Robyn Stafford, a Hollywood resident of our time (ca 2000AD) is heartbroken when her British date turns out to be married. To relieve her anger she goes hiking near the Welsh border. There she encounters a knight on horseback, who confidently identifies himself as Edward Plantagenet, Earl of March, and asks directions to a nearby abbey. He thinks the year is 1459 and is awed by her detailed, printed map and working cell phone. She thinks he's barmy, but when three hostile knights and two dozen bowmen arrive, he sweeps her up in front of him and carries her off to safety, before turning back to valiantly fight off his enemies. When he returns, he asks her to come and be his lady once he has beaten the king. After a parting kiss, he rides away, into the distant past, to the age of the War of the Roses. Robyn is desperate to reconnect with him and is even willing to try witchcraft to do so. The ritual is sabotaged and she is physically sent to 1460.
During her struggles in that time, a 'white underdress' is mentioned several times, which I think is the Shift worn at that time. I do not have access to the English version to check terminology. Historical accuracy in the book is debatable, since undertrousers are mentioned too, but that might be a translation error.
Outline the construction…
The resources that helped me the most to complete this garment are the video's on shift construction by Morgan Donner and Bernadette Banner. I used Morgan's pattern mostly, except for the neckline, where I used a mix of Morgan's and Bernadette's method. Cut a tiny hole for my head, put it on and mark, then make it neat like Bernadette's.
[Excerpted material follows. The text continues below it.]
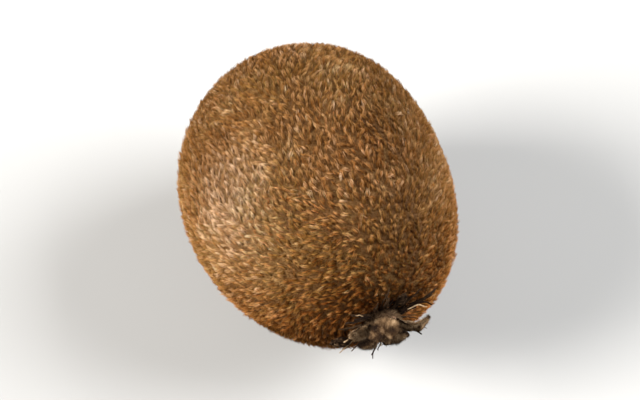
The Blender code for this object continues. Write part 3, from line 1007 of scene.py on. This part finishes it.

The shift is made out of linen. It was the last bit on the bolt, so just like Morgan I needed to do shoulder seams to get enough length, which was limited to the fabric length left after removing the sleeves. I used the thread-pull method to make my pattern pieces on grain.
One challenge I had to overcome was my lack of linnen thread. I used the leftover pieces of linnen and pulled out workable lengths of thread and waxed them with some beeswax I had once bought to make lip balm. Not ideal, but it worked.
There were three firsts for me in this project. First time working with linnen, first time flat-felling seams and first time completing a whole garment by hand. The one part that I'm actually not really satisfied with yet, is where the sleeves meet the side of the garment. I might change that at some point, but for now it will have to do.
Your work looks so neat – incredible hand sewing!
I’m impressed by your ingenuity regarding your lack of linen thread. What an excellent use of scraps… and beeswax, for that matter! What an amount of work! Well done.
Very impressive shift, and using the leftover linen to make thread is amazing!
This shift is so neat! You can easily see the hard work that went into it❤
Hand sewing whole garment is so much work. I admire your patience.
You are so brave to take on project with so many new challenges in it. Congratulation on completing the piece!
Your seams are so beautiful. Can’t believe you did it with linen, and then turned around and used beeswax to create your thread. Amazing.
I can just imagine this under a 1460s gown! Great work! I greatly admire your dedication in hand sewing this garment – many kudos on an excellent job!!